Twitter is my playground. This is where we imparted information, took on the big beasts of journalism and found solidarity among our peers. So I posted a short thread of tweets about the bill. Less than two weeks later, we have helped a petition to remove clause 9 (started by other campaigners) that was languishing at 3,000 signatures to grow to more than 260,000 (at time of writing). Many other organisations are campaigning against the bill too.
As I told Al Jazeera last week: “The goal is to stop the Nationality and Borders Bill in its entirety. Collaboration among all groups is our only and best option. Muslims, Sikhs, Jews and more have come together in the last few days to oppose this bill. The opposition will only grow as it approaches its next reading in the House of Lords.”'
Most impressive to me is the sheer amount of resources that campaigners have created over the last few months. Bail for Immigration Detainees, for instance, has created a spectacular collection of information that, among many other things, provides a template for people to email their MP. It draws you in first with this text: “The Nationality & Borders Bill is an inhumane piece of legislation that will criminalise refugees, erode the meagre rights of those subject to immigration control & sow further division into UK society.”

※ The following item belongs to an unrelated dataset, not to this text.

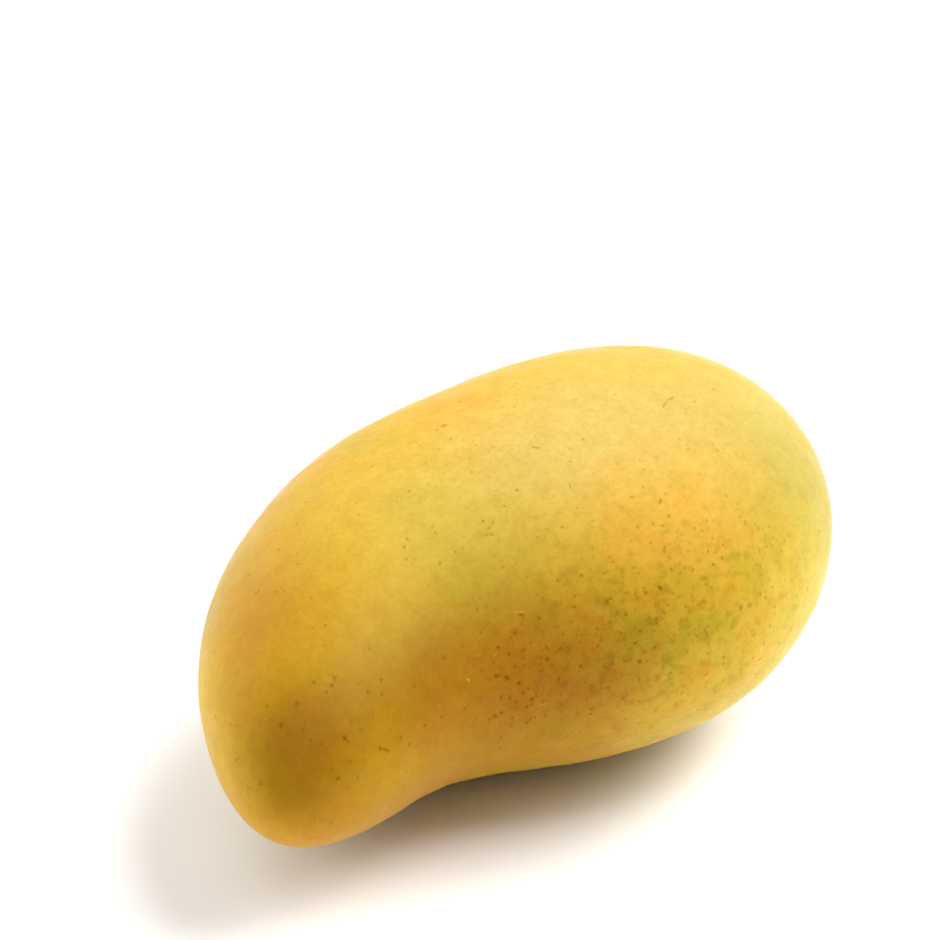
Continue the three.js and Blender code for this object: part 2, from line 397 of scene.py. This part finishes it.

No Borders Manchester also has numerous resources for resistance, while, leading the way on social media is the Sikh Council UK, who go in HARD.
On Sunday, I will be joining a protest outside Downing Street. This institutionally racist bill is unlikely to result in six million people being deported by Patel and her goons. But what it will do is reinforce a two-tier system of citizenship in Britain. A form of apartheid, in other words, a Windrush mark two. Six million people living in fear that a wrong move could rip them from their families, and from the only home that most of them have ever known. Unless we can rise together and stop them.
That’s why we reopened Media Diversified to oppose the bill. We’ll be here until at least 5 January, when the bill is expected to go to the Lords. Expect more takeovers of our Twitter account – like this one by Basit Mahmood, editor in chief of Left Foot Forward.
Just 0.4% of journalists are from Muslim backgrounds and 0.2% are Black
Mahmood asked why so many sections of the media don’t consider the bill worthy of attention. Could it be, he suggested, because just 0.4% of journalists are from Muslim backgrounds and 0.2% are Black? In an industry that is 94% white, most folk won’t have to worry about their citizenship being conditional simply because of their heritage.
Media Diversified came back to social media – and now to publishing – because we have a duty to inform, demystify and organise where needed. In retrospect, one of the last pieces we published in 2019 looks alarmingly prescient. Its headline? ‘The revoking of Shamima Begum’s citizenship sets a worrying precedent for the children of immigrants.’ Spooky.